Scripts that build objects
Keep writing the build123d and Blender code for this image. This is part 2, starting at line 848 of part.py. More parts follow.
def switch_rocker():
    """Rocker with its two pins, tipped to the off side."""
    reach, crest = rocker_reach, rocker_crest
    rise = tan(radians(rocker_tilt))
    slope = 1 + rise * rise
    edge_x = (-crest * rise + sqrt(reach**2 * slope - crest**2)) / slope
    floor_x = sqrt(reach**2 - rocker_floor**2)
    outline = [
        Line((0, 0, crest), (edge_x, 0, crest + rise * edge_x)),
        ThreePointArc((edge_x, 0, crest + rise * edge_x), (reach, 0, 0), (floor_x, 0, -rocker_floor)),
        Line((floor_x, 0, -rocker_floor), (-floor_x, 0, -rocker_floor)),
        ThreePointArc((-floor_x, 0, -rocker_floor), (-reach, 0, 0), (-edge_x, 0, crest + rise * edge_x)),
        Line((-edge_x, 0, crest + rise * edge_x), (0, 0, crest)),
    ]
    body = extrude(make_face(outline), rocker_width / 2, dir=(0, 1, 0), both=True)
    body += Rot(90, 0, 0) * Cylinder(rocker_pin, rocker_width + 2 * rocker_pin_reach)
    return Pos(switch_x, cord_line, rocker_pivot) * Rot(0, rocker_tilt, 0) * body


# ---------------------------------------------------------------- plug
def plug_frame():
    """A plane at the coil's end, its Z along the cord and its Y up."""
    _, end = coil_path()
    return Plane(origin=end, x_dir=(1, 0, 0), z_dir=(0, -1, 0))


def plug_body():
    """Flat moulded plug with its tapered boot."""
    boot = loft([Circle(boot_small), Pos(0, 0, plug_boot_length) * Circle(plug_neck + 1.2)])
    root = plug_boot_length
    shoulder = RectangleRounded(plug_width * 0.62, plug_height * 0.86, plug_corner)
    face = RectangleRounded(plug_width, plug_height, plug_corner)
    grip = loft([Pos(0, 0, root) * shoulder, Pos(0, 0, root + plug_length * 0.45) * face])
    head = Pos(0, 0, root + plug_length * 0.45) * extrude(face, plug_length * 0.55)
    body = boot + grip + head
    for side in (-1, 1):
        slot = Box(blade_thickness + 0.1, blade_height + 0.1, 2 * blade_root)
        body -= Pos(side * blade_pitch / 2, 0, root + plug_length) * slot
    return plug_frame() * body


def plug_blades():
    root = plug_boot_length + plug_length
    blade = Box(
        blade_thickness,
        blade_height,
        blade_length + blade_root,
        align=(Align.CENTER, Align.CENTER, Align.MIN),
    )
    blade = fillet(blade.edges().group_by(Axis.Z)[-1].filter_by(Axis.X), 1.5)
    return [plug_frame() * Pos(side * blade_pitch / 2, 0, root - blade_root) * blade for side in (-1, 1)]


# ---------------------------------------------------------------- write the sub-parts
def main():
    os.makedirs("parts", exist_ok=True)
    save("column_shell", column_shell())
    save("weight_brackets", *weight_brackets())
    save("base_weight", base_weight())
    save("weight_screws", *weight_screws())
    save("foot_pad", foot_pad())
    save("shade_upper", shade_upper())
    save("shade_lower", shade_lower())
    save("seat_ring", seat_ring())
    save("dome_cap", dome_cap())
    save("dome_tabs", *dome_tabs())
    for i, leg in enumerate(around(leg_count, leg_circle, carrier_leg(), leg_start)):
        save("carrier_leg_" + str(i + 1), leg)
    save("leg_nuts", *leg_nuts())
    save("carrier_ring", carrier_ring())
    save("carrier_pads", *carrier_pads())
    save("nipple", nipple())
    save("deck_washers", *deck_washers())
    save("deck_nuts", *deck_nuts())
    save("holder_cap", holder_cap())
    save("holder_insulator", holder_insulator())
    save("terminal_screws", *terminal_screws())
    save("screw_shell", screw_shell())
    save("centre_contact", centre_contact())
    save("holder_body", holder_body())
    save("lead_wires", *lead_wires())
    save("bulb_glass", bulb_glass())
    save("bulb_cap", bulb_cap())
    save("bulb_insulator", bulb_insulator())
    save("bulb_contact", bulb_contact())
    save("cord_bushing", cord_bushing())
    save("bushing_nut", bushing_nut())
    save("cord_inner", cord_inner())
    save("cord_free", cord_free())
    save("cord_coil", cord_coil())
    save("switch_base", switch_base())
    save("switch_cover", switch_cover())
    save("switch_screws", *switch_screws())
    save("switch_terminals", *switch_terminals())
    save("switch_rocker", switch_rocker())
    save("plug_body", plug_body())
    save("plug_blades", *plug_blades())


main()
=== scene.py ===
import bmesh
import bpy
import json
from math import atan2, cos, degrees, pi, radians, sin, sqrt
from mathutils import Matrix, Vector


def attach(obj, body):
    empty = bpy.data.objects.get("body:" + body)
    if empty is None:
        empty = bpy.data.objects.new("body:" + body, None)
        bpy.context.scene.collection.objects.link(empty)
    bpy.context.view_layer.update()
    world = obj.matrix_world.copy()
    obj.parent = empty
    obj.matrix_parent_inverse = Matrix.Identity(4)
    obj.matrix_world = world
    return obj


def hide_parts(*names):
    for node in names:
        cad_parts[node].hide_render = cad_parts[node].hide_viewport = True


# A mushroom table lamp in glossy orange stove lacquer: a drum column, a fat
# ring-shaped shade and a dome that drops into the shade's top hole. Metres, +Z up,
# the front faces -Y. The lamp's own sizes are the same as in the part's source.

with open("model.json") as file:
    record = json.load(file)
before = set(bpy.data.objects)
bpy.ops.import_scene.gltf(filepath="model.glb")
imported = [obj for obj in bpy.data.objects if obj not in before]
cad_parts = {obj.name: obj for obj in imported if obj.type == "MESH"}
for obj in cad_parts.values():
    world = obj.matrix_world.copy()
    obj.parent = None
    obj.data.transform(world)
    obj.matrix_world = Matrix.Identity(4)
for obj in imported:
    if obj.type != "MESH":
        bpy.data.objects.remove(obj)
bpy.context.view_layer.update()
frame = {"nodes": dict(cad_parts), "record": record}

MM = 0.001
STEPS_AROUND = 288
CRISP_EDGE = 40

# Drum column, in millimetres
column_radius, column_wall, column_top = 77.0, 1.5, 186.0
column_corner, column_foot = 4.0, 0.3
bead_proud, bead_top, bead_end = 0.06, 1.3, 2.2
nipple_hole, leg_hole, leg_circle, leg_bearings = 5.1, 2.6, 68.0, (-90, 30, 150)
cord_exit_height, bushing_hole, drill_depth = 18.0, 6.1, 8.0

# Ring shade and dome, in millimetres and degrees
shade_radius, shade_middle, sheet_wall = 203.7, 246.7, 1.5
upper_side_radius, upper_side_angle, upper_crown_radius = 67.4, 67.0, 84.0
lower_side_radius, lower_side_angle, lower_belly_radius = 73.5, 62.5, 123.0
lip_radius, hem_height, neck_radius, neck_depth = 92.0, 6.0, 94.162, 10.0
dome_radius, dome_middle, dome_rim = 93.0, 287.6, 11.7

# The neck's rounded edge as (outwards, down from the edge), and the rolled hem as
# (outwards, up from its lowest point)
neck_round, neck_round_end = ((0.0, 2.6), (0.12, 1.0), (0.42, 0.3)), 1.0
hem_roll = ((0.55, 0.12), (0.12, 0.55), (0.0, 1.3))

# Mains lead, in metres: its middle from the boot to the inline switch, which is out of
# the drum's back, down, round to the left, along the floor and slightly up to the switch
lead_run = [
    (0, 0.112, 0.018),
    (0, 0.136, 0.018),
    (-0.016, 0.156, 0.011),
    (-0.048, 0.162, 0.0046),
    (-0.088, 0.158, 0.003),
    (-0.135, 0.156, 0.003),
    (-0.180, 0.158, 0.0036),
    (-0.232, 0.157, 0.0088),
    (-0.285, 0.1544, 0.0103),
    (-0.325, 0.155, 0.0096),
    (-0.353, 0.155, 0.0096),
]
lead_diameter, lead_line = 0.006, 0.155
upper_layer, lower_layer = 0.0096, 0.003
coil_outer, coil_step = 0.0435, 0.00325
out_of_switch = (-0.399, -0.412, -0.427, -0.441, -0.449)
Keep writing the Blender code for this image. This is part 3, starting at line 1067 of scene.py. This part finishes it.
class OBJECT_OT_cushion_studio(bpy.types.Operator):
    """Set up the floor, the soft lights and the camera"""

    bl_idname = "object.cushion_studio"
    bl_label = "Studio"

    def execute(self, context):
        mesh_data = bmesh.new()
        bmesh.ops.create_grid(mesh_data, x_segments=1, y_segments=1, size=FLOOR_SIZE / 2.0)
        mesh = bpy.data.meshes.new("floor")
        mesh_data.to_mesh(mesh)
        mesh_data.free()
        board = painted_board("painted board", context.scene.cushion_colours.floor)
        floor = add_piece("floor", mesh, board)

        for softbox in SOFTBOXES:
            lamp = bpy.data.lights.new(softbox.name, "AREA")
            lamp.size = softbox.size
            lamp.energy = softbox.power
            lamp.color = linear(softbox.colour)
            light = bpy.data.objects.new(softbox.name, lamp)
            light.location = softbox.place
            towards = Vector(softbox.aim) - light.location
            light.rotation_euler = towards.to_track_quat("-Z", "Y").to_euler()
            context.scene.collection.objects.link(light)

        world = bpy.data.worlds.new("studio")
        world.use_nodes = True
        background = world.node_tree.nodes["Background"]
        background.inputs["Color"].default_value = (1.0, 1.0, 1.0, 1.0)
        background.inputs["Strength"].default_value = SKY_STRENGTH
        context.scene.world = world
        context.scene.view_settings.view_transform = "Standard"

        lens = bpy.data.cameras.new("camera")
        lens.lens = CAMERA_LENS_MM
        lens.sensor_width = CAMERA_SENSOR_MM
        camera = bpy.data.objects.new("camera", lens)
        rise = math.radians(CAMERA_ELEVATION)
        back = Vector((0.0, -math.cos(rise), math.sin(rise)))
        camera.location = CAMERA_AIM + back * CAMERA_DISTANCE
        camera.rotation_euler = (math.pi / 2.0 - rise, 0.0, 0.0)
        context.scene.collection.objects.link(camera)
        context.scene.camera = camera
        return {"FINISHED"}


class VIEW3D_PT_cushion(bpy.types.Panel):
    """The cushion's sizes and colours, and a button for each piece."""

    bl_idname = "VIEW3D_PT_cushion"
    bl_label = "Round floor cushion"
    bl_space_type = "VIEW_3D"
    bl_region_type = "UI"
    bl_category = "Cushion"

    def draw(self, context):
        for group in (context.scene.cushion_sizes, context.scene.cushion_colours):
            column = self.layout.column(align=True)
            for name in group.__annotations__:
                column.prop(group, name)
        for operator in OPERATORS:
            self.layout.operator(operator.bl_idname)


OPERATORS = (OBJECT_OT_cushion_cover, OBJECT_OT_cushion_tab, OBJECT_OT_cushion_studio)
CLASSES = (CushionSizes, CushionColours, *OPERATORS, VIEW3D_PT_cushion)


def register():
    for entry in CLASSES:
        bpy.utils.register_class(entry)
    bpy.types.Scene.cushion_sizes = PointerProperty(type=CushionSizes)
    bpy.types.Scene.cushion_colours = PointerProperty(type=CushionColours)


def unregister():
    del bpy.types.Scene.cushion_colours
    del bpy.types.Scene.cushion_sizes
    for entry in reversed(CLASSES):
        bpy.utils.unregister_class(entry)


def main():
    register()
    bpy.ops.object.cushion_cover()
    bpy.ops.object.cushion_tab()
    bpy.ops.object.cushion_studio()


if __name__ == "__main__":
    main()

* **Instructions for the task**
Copy every line of the listing where the word "update" appears.

* **Written solution**
    bpy.context.view_layer.update()
bpy.context.view_layer.update()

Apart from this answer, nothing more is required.